▶ **Objective**: Your task is to restate the data word for word.

▶ **Collected data**:
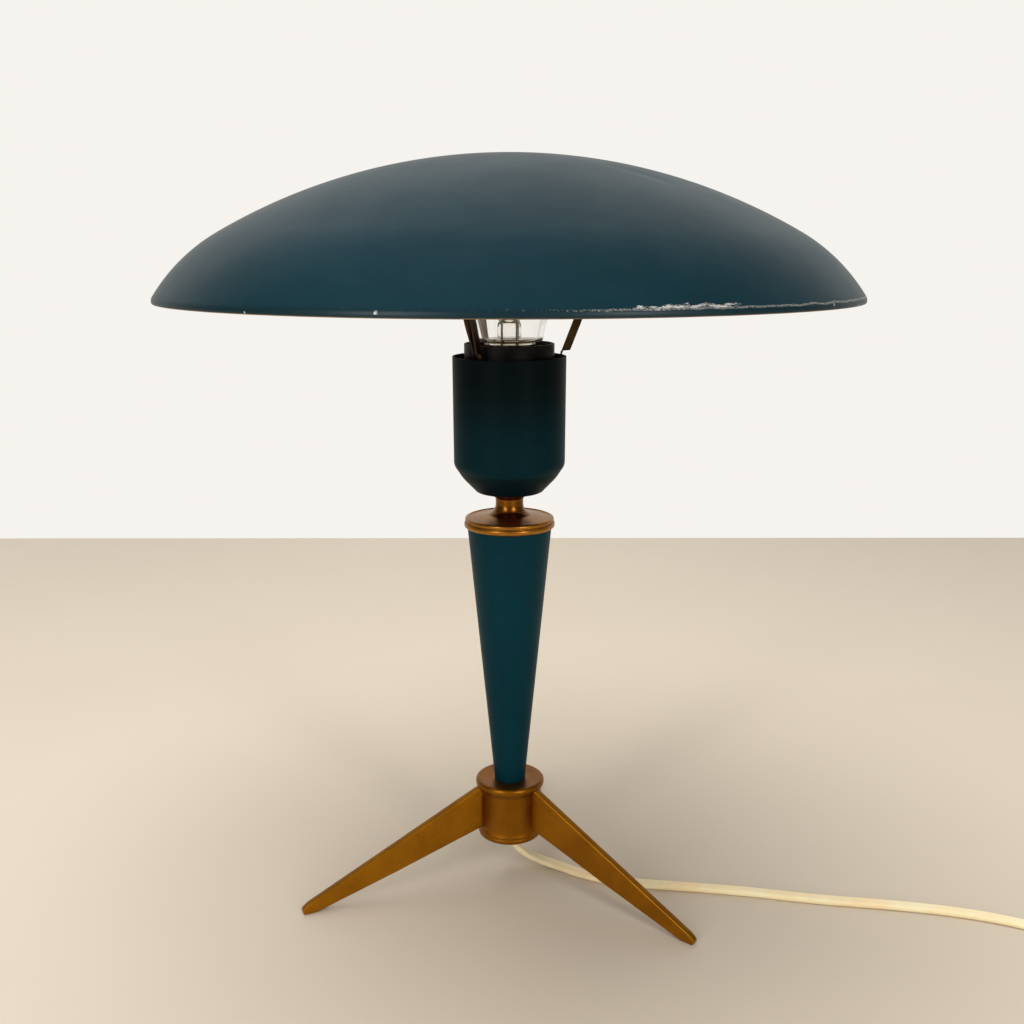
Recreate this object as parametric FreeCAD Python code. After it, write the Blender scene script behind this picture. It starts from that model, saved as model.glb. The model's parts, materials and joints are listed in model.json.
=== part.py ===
import FreeCAD
import Part
import math
import os

# A tripod table lamp: a spun dome shade on three channel arms, a lampholder cup that turns
# and tilts on a ball joint, a slim tapered stem, a turned hub and three blade legs, with a
# flat twin flex, an in-line switch and a two-pin plug.
# Millimetres, +Z up. The origin is on the stem's axis, at the height of the table.
# The front of the lamp faces -Y.

V = FreeCAD.Vector
UP = V(0, 0, 1)

# ---- driving dimensions -----------------------------------------------------------------

# general clearances
slip = 0.05             # radial play of a part that is pushed or screwed into another
gap = 0.3               # play between curved faces that move on each other

# legs
leg_azimuths = {"leg_left": 202.2, "leg_right": 322.2, "leg_back": 82.2}
leg_reach = 121.5       # from the stem's axis to the tip
leg_thickness = 4.0
leg_root_top = 1.8      # upper edge below the hub's top, at the barrel
leg_root_low = 7.2      # lower edge above the hub's floor, at the barrel
leg_foot = 8.2          # length of the flat that stands on the table
leg_heel = 1.2          # the flat ends this far before the tip
leg_heel_round = 16.0
leg_nose_height = 3.4
leg_nose_round = 2.4
leg_shoulder_round = 5.0
leg_shoulder = 3.6      # the upper edge turns down this far before the tip
leg_shoulder_height = 8.0
leg_edge_round = 0.7
leg_overlap = 1.5       # how far the blank runs into the hub before it is cut to fit
leg_screw_radius = 1.25
leg_screw_head = 2.3
leg_screw_bite = 8.0    # how far a screw reaches into the leg

# hub
hub_floor = 24.6        # underside of the hub above the table
hub_height = 33.4
hub_barrel_radius = 16.3
hub_lip_radius = 18.9
hub_lip_depth = 4.6
hub_bead_radius = 17.0
hub_bead_height = 3.3
hub_bore_radius = 11.5
hub_spigot_rise = 2.0   # the ring that centres the stem
spigot_play = 0.25      # between a spigot and the stem
hub_web = 7.0           # thickness of the hub's top
hub_dish = 0.7          # depth of the dished top face
base_plate_thickness = 2.0

# threaded tube, washer and nut that pull the stand together
tube_radius = 5.0
tube_bore_radius = 3.9
washer_radius = 9.0
washer_thickness = 1.5
nut_across_flats = 14.0
nut_height = 5.0
tube_engagement = 7.5   # length of the tube's thread in the neck
tube_thread_end = 1.5   # length of thread that shows past the nut

# stem
stem_length = 145.3
stem_low_radius = 8.4
stem_high_radius = 22.45
stem_wall = 1.1

# cap on the stem
cap_height = 6.9
cap_bead_radius = 23.9
cap_upper_bead_radius = 23.3
cap_plate = 4.4
cap_spigot = 3.0
cap_spigot_wall = 1.5
cap_bead_height = 2.95
cap_rim_height = 5.4

# neck and ball
neck_foot_radius = 11.3
neck_foot_height = 0.7
neck_waist_radius = 7.34
neck_sweep = 6.0        # radius of the hollow curve
neck_slope = 24.0       # of the foot's upper face, in degrees from level
pivot_height = 16.7     # centre of the ball above the cap
ball_radius = 11.0
seat_thickness = 1.3

# lampholder cup
cup_height = 71.3
cup_rim_radius = 29.5
cup_knee_radius = 29.2
cup_wall = 0.9
cup_knee_height = 14.6  # knee above the cup's floor
cup_break_height = 7.7  # break in the sloping shoulder above the floor
cup_break_radius = 24.6
cup_floor_radius = 17.2
cup_floor_offset = 4.6  # floor below the ball's centre

# clamp in the cup
socket_ring_radius = 20.0
socket_ring_top = 2.4   # above the ball's centre
clamp_flange = 2.4
clamp_flange_gap = 0.4  # left between the clamp and the ring, so that the screws can pull
clamp_dome_radius = 14.5
clamp_roof = 2.0        # metal over the ball's cavity
clamp_screw_circle = 16.6
clamp_screw_radius = 1.5
clamp_screw_head = 2.6
clamp_screw_bite = 2.8
clamp_screw_azimuth = 30.0
screw_slot = 0.7

# lampholder
locknut_height = 3.6
nipple_bore_radius = 3.7
holder_cap_height = 17.4
holder_radius = 21.0
holder_wall = 2.4
holder_sleeve = 34.8
holder_flange_radius = 23.0
holder_flange_height = 2.0
holder_collar_radius = 23.35
holder_collar_wall = 1.4
holder_collar_rise = 6.6    # of the collar above the cup's rim
insert_height = 8.0
shell_radius = 14.2
shell_wall = 0.5
shell_height = 24.5
contact_rivet_radius = 1.2
contact_rivet_x = -5.5
contact_rise = 2.2      # the bulb's tip above the thread shell's floor
contact_sheet = 0.5
contact_width = 5.0
nipple_rise = 5.0       # of the nipple above the lampholder's floor
terminal_x = 9.5
terminal_size = V(6.0, 7.0, 6.5)
terminal_screw_radius = 1.45
terminal_screw_drop = 3.2   # below the contact block
core_radius = 1.3
core_apart = 1.7        # each core's middle from the middle of the flex

# bulb
bulb_cap_radius = 13.2
bulb_cap_length = 27.0
bulb_neck_radius = 17.4
bulb_radius = 30.0
bulb_glass_length = 74.0
bulb_glass = 0.8
bulb_insert = 4.6       # the screw cap starts this far above the tip
bulb_contact_height = 1.6
bulb_contact_radius = 5.0
bulb_mount_radius = 6.2
bulb_mount_height = 12.0
bulb_post_radius = 2.0
bulb_post_height = 13.0
filament_radius = 11.0
filament_rise = 7.0

# shade arms
arm_first_azimuth = -2.6
arm_count = 3
arm_lean = 21.0         # degrees from upright
arm_width = 4.3
arm_foot_width = 2.3
arm_depth = 4.1
arm_sheet = 0.9
arm_tongue_radius = 26.4
arm_taper_length = 17.0
arm_pad_length = 13.0
arm_pad_width = 9.0
arm_bend_rise = 1.7     # the bend above the cup's rim
arm_ring_drop = 13.9    # underside of the ring below the collar's top
arm_ring_thickness = 1.2
arm_rivet_radius = 1.0
arm_rivet_head = 1.7
arm_rivet_tail = 1.5
arm_ring_radius = 27.9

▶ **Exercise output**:
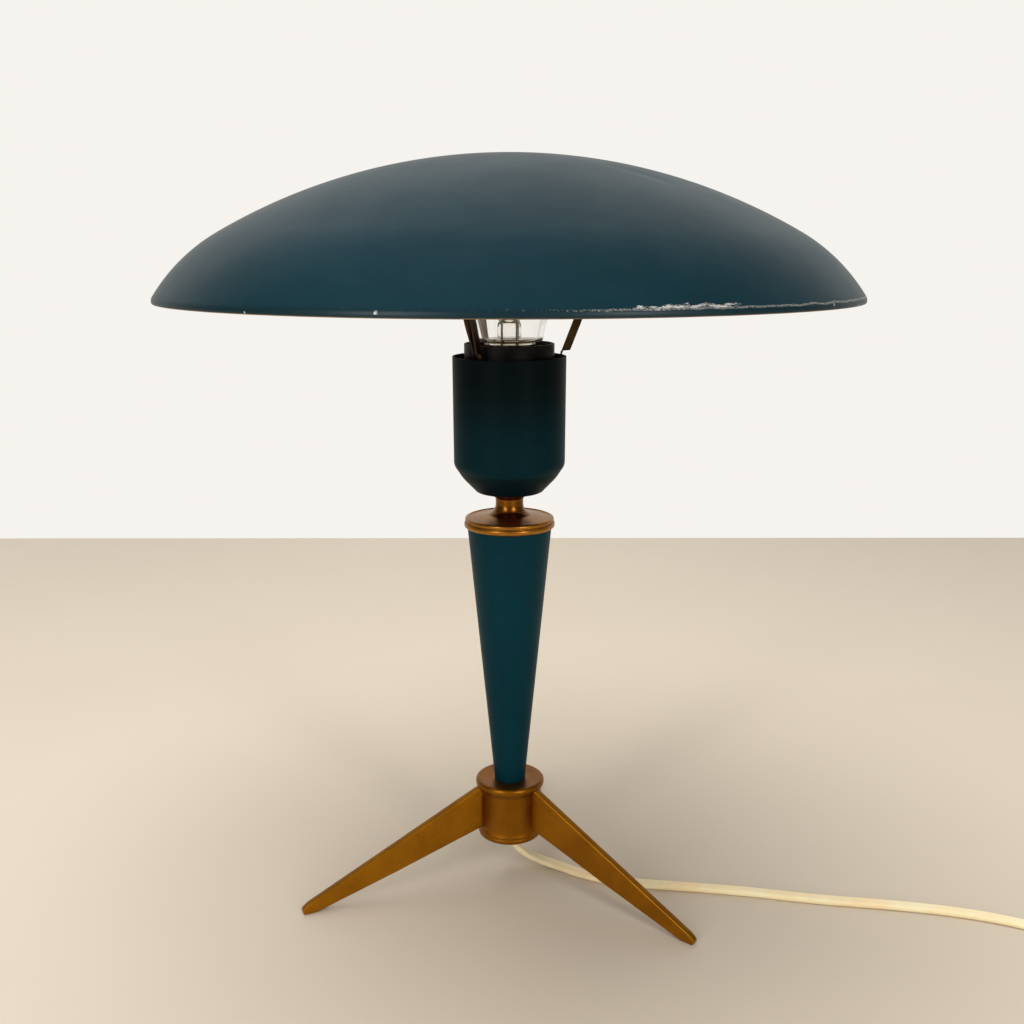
Recreate this object as parametric FreeCAD Python code. After it, write the Blender scene script behind this picture. It starts from that model, saved as model.glb. The model's parts, materials and joints are listed in model.json.
=== part.py ===
import FreeCAD
import Part
import math
import os

# A tripod table lamp: a spun dome shade on three channel arms, a lampholder cup that turns
# and tilts on a ball joint, a slim tapered stem, a turned hub and three blade legs, with a
# flat twin flex, an in-line switch and a two-pin plug.
# Millimetres, +Z up. The origin is on the stem's axis, at the height of the table.
# The front of the lamp faces -Y.

V = FreeCAD.Vector
UP = V(0, 0, 1)

# ---- driving dimensions -----------------------------------------------------------------

# general clearances
slip = 0.05             # radial play of a part that is pushed or screwed into another
gap = 0.3               # play between curved faces that move on each other

# legs
leg_azimuths = {"leg_left": 202.2, "leg_right": 322.2, "leg_back": 82.2}
leg_reach = 121.5       # from the stem's axis to the tip
leg_thickness = 4.0
leg_root_top = 1.8      # upper edge below the hub's top, at the barrel
leg_root_low = 7.2      # lower edge above the hub's floor, at the barrel
leg_foot = 8.2          # length of the flat that stands on the table
leg_heel = 1.2          # the flat ends this far before the tip
leg_heel_round = 16.0
leg_nose_height = 3.4
leg_nose_round = 2.4
leg_shoulder_round = 5.0
leg_shoulder = 3.6      # the upper edge turns down this far before the tip
leg_shoulder_height = 8.0
leg_edge_round = 0.7
leg_overlap = 1.5       # how far the blank runs into the hub before it is cut to fit
leg_screw_radius = 1.25
leg_screw_head = 2.3
leg_screw_bite = 8.0    # how far a screw reaches into the leg

# hub
hub_floor = 24.6        # underside of the hub above the table
hub_height = 33.4
hub_barrel_radius = 16.3
hub_lip_radius = 18.9
hub_lip_depth = 4.6
hub_bead_radius = 17.0
hub_bead_height = 3.3
hub_bore_radius = 11.5
hub_spigot_rise = 2.0   # the ring that centres the stem
spigot_play = 0.25      # between a spigot and the stem
hub_web = 7.0           # thickness of the hub's top
hub_dish = 0.7          # depth of the dished top face
base_plate_thickness = 2.0

# threaded tube, washer and nut that pull the stand together
tube_radius = 5.0
tube_bore_radius = 3.9
washer_radius = 9.0
washer_thickness = 1.5
nut_across_flats = 14.0
nut_height = 5.0
tube_engagement = 7.5   # length of the tube's thread in the neck
tube_thread_end = 1.5   # length of thread that shows past the nut

# stem
stem_length = 145.3
stem_low_radius = 8.4
stem_high_radius = 22.45
stem_wall = 1.1

# cap on the stem
cap_height = 6.9
cap_bead_radius = 23.9
cap_upper_bead_radius = 23.3
cap_plate = 4.4
cap_spigot = 3.0
cap_spigot_wall = 1.5
cap_bead_height = 2.95
cap_rim_height = 5.4

# neck and ball
neck_foot_radius = 11.3
neck_foot_height = 0.7
neck_waist_radius = 7.34
neck_sweep = 6.0        # radius of the hollow curve
neck_slope = 24.0       # of the foot's upper face, in degrees from level
pivot_height = 16.7     # centre of the ball above the cap
ball_radius = 11.0
seat_thickness = 1.3

# lampholder cup
cup_height = 71.3
cup_rim_radius = 29.5
cup_knee_radius = 29.2
cup_wall = 0.9
cup_knee_height = 14.6  # knee above the cup's floor
cup_break_height = 7.7  # break in the sloping shoulder above the floor
cup_break_radius = 24.6
cup_floor_radius = 17.2
cup_floor_offset = 4.6  # floor below the ball's centre

# clamp in the cup
socket_ring_radius = 20.0
socket_ring_top = 2.4   # above the ball's centre
clamp_flange = 2.4
clamp_flange_gap = 0.4  # left between the clamp and the ring, so that the screws can pull
clamp_dome_radius = 14.5
clamp_roof = 2.0        # metal over the ball's cavity
clamp_screw_circle = 16.6
clamp_screw_radius = 1.5
clamp_screw_head = 2.6
clamp_screw_bite = 2.8
clamp_screw_azimuth = 30.0
screw_slot = 0.7

# lampholder
locknut_height = 3.6
nipple_bore_radius = 3.7
holder_cap_height = 17.4
holder_radius = 21.0
holder_wall = 2.4
holder_sleeve = 34.8
holder_flange_radius = 23.0
holder_flange_height = 2.0
holder_collar_radius = 23.35
holder_collar_wall = 1.4
holder_collar_rise = 6.6    # of the collar above the cup's rim
insert_height = 8.0
shell_radius = 14.2
shell_wall = 0.5
shell_height = 24.5
contact_rivet_radius = 1.2
contact_rivet_x = -5.5
contact_rise = 2.2      # the bulb's tip above the thread shell's floor
contact_sheet = 0.5
contact_width = 5.0
nipple_rise = 5.0       # of the nipple above the lampholder's floor
terminal_x = 9.5
terminal_size = V(6.0, 7.0, 6.5)
terminal_screw_radius = 1.45
terminal_screw_drop = 3.2   # below the contact block
core_radius = 1.3
core_apart = 1.7        # each core's middle from the middle of the flex

# bulb
bulb_cap_radius = 13.2
bulb_cap_length = 27.0
bulb_neck_radius = 17.4
bulb_radius = 30.0
bulb_glass_length = 74.0
bulb_glass = 0.8
bulb_insert = 4.6       # the screw cap starts this far above the tip
bulb_contact_height = 1.6
bulb_contact_radius = 5.0
bulb_mount_radius = 6.2
bulb_mount_height = 12.0
bulb_post_radius = 2.0
bulb_post_height = 13.0
filament_radius = 11.0
filament_rise = 7.0

# shade arms
arm_first_azimuth = -2.6
arm_count = 3
arm_lean = 21.0         # degrees from upright
arm_width = 4.3
arm_foot_width = 2.3
arm_depth = 4.1
arm_sheet = 0.9
arm_tongue_radius = 26.4
arm_taper_length = 17.0
arm_pad_length = 13.0
arm_pad_width = 9.0
arm_bend_rise = 1.7     # the bend above the cup's rim
arm_ring_drop = 13.9    # underside of the ring below the collar's top
arm_ring_thickness = 1.2
arm_rivet_radius = 1.0
arm_rivet_head = 1.7
arm_rivet_tail = 1.5
arm_ring_radius = 27.9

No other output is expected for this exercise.